Although debt can cause stress and worry, by following a few simple steps it is possible to reduce the amount of money you owe and improve your financial situation.

Here’s how you can become debt-free, with the process of doing so potentially being easier than you realise.

Gather information on your debt

While it may sound rather obvious to list all of your debts and the interest that is paid each month, doing so can help to make it easier to put together a plan of action aimed at reducing them.

A simple way of gathering the required information is to get hold of the latest monthly statements from your credit cards, mortgage, car repayments, personal loans and any other debt that you currently have.

Once you have this, it could be a good idea to list each individual debt and its interest rate. This will give you an accurate starting point from which to begin clearing your debt in the most logical and efficient way possible.

Cut your interest rates

All debts are made up of two parts: capital repayment and interest. While repayments for the amount you have borrowed cannot be reduced unless you make payments to the lender, interest rates can be cut in order to speed up the process of reducing your overall debt level.

One way of doing this is to obtain a balance transfer credit card to repay existing credit card debt. A money transfer credit card may also be of interest in repaying personal loans, since it is paid into a bank account rather than to an existing credit card.

It is possible to obtain 0% interest rate periods of over two years on balance transfer and money transfer cards at the time of writing. This could mean that money currently being used to pay interest on existing debt could instead be used to repay balances.

Although balance transfer and money transfer credit cards can charge a transfer fee, in many cases this is less than the amount of interest that is saved during the 0% interest rate period. 

It’s worth pointing out that the interest-free period on balance transfer and money transfer credit cards is variable depending on the provider and the credit worthiness of the applicant. Also, interest will be charged once the interest-free period ends.

Price comparison sites (such as MyWalletHero!) provide information on the most appealing balance transfer credit cards and money transfer credit cards.

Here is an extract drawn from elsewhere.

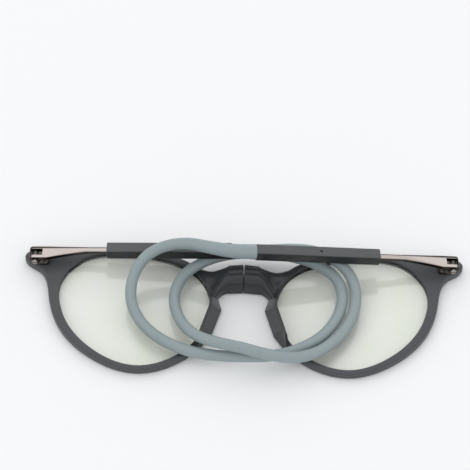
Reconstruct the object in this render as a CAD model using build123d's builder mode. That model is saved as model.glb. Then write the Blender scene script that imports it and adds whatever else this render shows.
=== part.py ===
from build123d import *
import math
import os

os.makedirs("parts", exist_ok=True)

# Reading glasses that part at the bridge, folded and lying face down, with a
# silicone neck cord between the two temple tips. X is the wearer's left to right
# seen from behind, +Y the top of the frame, +Z from the front towards the wearer.
# The origin is on the split of the bridge, at mid height of the lenses, on the
# plane of the rims' front faces. Lengths are millimetres.

right, left = 1, -1
side_names = {right: "right", left: "left"}
overrun = 1.0

# Lenses
lens_width = 50.0
lens_height = 45.0
lens_spacing = 21.0
lens_front_radius = 400.0
lens_back_radius = 1200.0
lens_edge_front = 1.0
lens_edge_back = 2.3
lens_blank_radius = 30.0
lens_x = (lens_width + lens_spacing) / 2
outline_x_shares = (1.0, 0.91, 0.633, 0.143, -0.433, -0.816, -1.0, -0.878, -0.551, -0.08, 0.49, 0.845)
outline_y_shares = (0.22, 0.645, 0.927, 1.0, 0.895, 0.645, 0.2, -0.45, -0.832, -1.0, -0.75, -0.318)

# Rims, wider at the temple side than below; one width for each point of the outline
rim_widths = (3.3, 3.2, 2.9, 2.6, 2.4, 2.4, 2.4, 2.2, 1.8, 1.6, 2.3, 3.1)
rim_depth = 3.2
rim_round = 0.8
rim_inner_round = 0.25
groove_depth = 0.5
fit_gap = 0.05
rim_lap_share = 0.5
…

Once you have found the best one for your personal circumstances, information such as your address history and financial situation will be required when applying for it through the issuer’s website.

Alternatively, you may wish to consider a personal loan. This could be attractive if it offers a rate of interest that is lower than the rates being paid on existing debt. As with a credit card, an application for a personal loan can be made online. Details such as your monthly income and expenditure are likely to be required, so it is a good idea to have them to hand before starting the application process.

Overpay your debt

Even after reducing the interest rates you pay on your debt, it makes sense to overpay wherever possible when making repayments. Doing so will help to clear your debts at a faster pace and will reduce the total amount of interest you pay in the long run.

It is logical to repay debts with the highest interest rates first, since this will help to cut your overall payments by the largest amount. Therefore, you may wish to initially target your overpayments on the debts that have the highest rates of interest.

Even modest overpayments can lead to a significant reduction in interest payments – and in the time it takes to repay debt. For example, a £2,000 debt at an interest rate of 18.9% with monthly repayments of £100 would normally take 24 months to repay at a total interest cost of £417. Overpaying by £25 per month would save £97 in interest payments and clear the debt five months earlier.


By organising your debt, reducing the interest rates you pay on it and overpaying wherever possible, you can get out of debt at a faster pace. Doing so could put you in a stronger financial position and lead to less stress as you gradually reduce your total level of borrowing.